The Great Lie.

One of the great lies of mental illness is that, “If things weren’t so stressful, I wouldn’t feel so bad.”  Look inside ourselves now and see them.  All the numbered and ranked stressors we tick off to explain how we feel and/or behave.  How about someone we love.  Do we tell them, “Of course you feel that way!  Look at all you’re going through!”

Because major depressive disorder (MDD) is mainstream enough, I’ll use it as an example.  Who, when they are down, doesn’t look for reasons why?  Say there is an additive effect of stressors such as home conflicts, financial duress, and poor sleep.  Since these events, you haven’t felt pleasure, you’ve felt sad and depressed.  You aren’t motivated or interested in your usual.  And where you normally would seek people out when you felt down, to get more energy, now you just want to be alone.  And so on.  You are able to say that you started feeling this way progressively since triggered with those stressors about 3 months-ago.  Before that you were “fine.”

Many people in your life, have told you that you are just going through a bad spell.  You have believed them but say, “Even if this is a bad spell, if it goes on much longer I think I’d rather die.”  Your best friend responds, “Anyone would be depressed if their boss was that evil!”
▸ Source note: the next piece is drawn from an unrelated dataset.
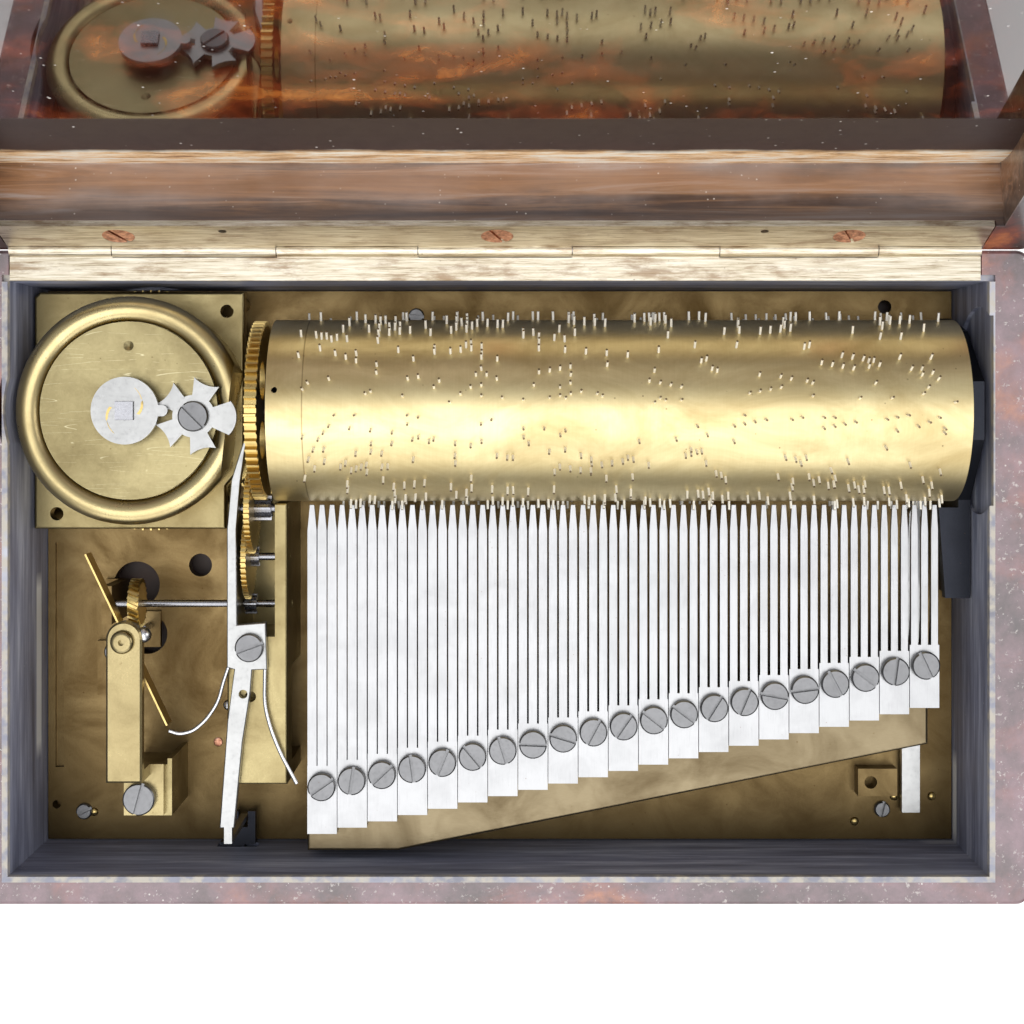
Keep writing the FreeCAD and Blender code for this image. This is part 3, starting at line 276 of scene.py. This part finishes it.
    def bump(self, height, distance, strength=1.0, normal=None):
        """Height from 0 to 1 over a distance in millimetres."""
        node = self.node("ShaderNodeBump")
        if normal:
            self.link(normal, node.inputs["Normal"])
        node.inputs["Strength"].default_value = strength
        node.inputs["Distance"].default_value = distance * MM
        self.link(height, node.inputs["Height"])
        self.link(node.outputs["Normal"], self.shader.inputs["Normal"])

    def out(self, socket, source):
        self.link(source, self.shader.inputs[socket])


# ---- finishes ---------------------------------------------------------------------------------------
FRONT_PAINTED_SHADE_MM = (-12.0, -27.0)   # painted shade: the bed darkens towards the front wall between these Y
SCRATCH_TURNS = (20, 75, 130)     # degrees


def brass(name, colour, tarnish, roughness, spots=0.5, grain=(1, 1, 1), grain_scale=6.0, depth=0.012,
          scratched=0.0, painted_shade_front=0.0):
    """Old brass: warm metal, brown clouds, fine grain, small dark spots and thin curved scratches."""
    p = Paint(name, colour, metallic=1.0, roughness=roughness)
    clouds = p.ramp(p.noise(0.16, detail=6, rough=0.62, warp=0.6), (0.36, 0.0), (0.70, 1.0))
    fine = p.noise(grain_scale, stretch=grain, detail=3)
    dark = tuple(c * t for c, t in zip(colour, (0.52, 0.44, 0.34)))
    body = p.blend(p.maths("MULTIPLY", clouds, tarnish), colour, dark)
    body = p.blend(p.between(fine, 0.0, 0.16), body, dark)
    flecks = p.ramp(p.cells(1.1), (0.05, 1.0), (0.11, 0.0))
    flecks = p.maths("MULTIPLY", flecks, p.ramp(p.noise(0.5), (0.5, 0.0), (0.62, spots)))
    body = p.blend(flecks, body, (0.10, 0.055, 0.02))
    # painted shade: the brass turns darker towards the front wall, where the wall shades the bed
    front = p.maths("MULTIPLY", p.ramped(p.axis("Y"), *FRONT_PAINTED_SHADE_MM), painted_shade_front)
    body = p.blend(front, body, tuple(0.25 * c for c in colour))
    for turn in SCRATCH_TURNS if scratched else ():
        line = p.band(p.noise(0.5, stretch=(0.14, 2.2, 1), detail=0, turn=(0, 0, turn)), 0.498, 0.502, 0.003)
        broken = p.ramp(p.noise(0.5, detail=2, turn=(0, 0, turn)), (0.50, 0.0), (0.56, scratched))
        body = p.blend(p.maths("MULTIPLY", line, broken), body, (1.0, 0.92, 0.62))
    p.out("Base Color", body)
    worn = p.maths("ADD", p.maths("MULTIPLY", clouds, 0.16), p.between(fine, -0.07, 0.09))
    p.out("Roughness", p.maths("ADD", worn, roughness))
    p.bump(fine, depth, 0.5)
    return p.material


def steel(name, colour, roughness, grain, grain_scale=5.0, rust=0.35, depth=0.01):
    """Ground steel with fine scratches and a few rust specks."""
    p = Paint(name, colour, metallic=1.0, roughness=roughness)
    fine = p.noise(grain_scale, stretch=grain, detail=4, rough=0.65)
    clouds = p.noise(0.35, detail=5, warp=0.4)
    dark = tuple(c * 0.62 for c in colour)
    body = p.blend(p.ramp(clouds, (0.42, 0.0), (0.78, 0.45)), colour, dark)
    body = p.blend(p.ramp(fine, (0.55, 0.0), (0.75, 0.3)), body, dark)
    specks = p.ramp(p.cells(1.6), (0.04, 1.0), (0.10, 0.0))
    specks = p.maths("MULTIPLY", specks, p.ramp(p.noise(0.6), (0.52, 0.0), (0.60, rust)))
    p.out("Base Color", p.blend(specks, body, (0.16, 0.09, 0.05)))
    p.out("Roughness", p.maths("ADD", p.between(fine, -0.08, 0.12), roughness))
    p.bump(fine, depth, 0.5)
    return p.material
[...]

My answer, “No.”  Feeling down is appropriate to stress when it doesn’t disrupt your life for more than two weeks at this level.  And it is never normal to want to die.  Everyone has stress but not everyone responds to stress in the same way.  Not everyone if put under your same triggers would develop MDD.

Would you have developed this disease if you weren’t put under these stressors?  I can’t say.  We develop illnesses for many reasons.  One of the many reasons is external stress.  A hypothesis supporting this is that stressors trigger our genes for MDD much like we know cancer genes can be turned on by stress.  However, we do not have a direct correlation to the stressors as being entirely causal events.

Even if it were, none-the-less, we are left with the disease process in progress.  It is not an adjustment reaction to stress.  It is medical illness.

Feeling this way is not normal for what you are going through.  Telling yourself that it is, that is the great lie.

Self-Care Tip #118 – Don’t believe the lie if what you’re going through is affecting your function in life.  Be a friend to yourself.

Question:  What whispering lies are you struggling against?  Please tell me your story.

Choose Your Prophesy

A woman today with a frank quick smile found out I wrote FriendtoYourself.com.  She swung open the door to her story.  People like her never bore me.  In brief, she was sad after many life losses.  Then when she made some changes in her life she got better.  “I didn’t know how bad I felt!”  (And who does?)  Now every day has activity she loves.  She gets tearful just telling me about all the gratitude that took her by surprise.

In psychiatry, the way she felt when she was sad is called an Adjustment Reaction.  An Adjustment Reaction doesn’t last long, it is in response to stress, and it goes away when the stressor is removed.

Stress is dangerous to us.  It can affect us for different amounts of time, like measuring cups.  During that time, it can affect us to different depths within ourselves, like a scuba diver exploring a coral reef.  If the sad time in this woman’s life went longer, and if she had gotten more sick, it might have become a Major Depressive Episode.  In that case, medication therapy would be appropriate.

Stress affects different intersecting paradigms that make us into who we are, like storm water over farmland.  It crosses over our biology, our genes, what is done to us in life, what we do to ourselves, what is put in our bodies, and how we cope.

Stress can pass over us like a Jewish holiday or it can stay, working, changing, reshaping, adding and taking away bits, always active and busy.  Ants in the walls of our house.  Most often we don’t know what it is doing, for how long, or where it is at work in us.  Stress mutates our cells, turns sleeping genes into loud cancer, depression, anxiety, heart attacks, dementia, old and wasted faces.

But what to do?  Do we avoid stress?  Do we end it?  Do we cure it?  All of that, of course.  My dad told me, “Everyone has problems.  The difference between you and somebody else, is what you do with your problems.”  Not the number of them.

No.  This woman’s story didn’t bore me at all.  The opposite does.

In the film directed by Adam Shankman, “Bedtime Stories,” the character played by Adam Sandler thinks choices have little effect on inevitable negative outcomes. “Life has no happy endings.”  He lives consistent with that belief, until love finds him.  A happy life story can be chosen.  His fantasies are freed to cross the boundary from imagination into the material world where love was waiting, in the shape of family and strangers.  Love showed him that his life had been a self-fulfilling prophecy.  He hadn’t even realized how unhappy he was.  (And who does?)

Self Care Tip #38 – Choose to go towards your fantasies.  Be a friend to yourself.

Question:  What do you think?  What is your story?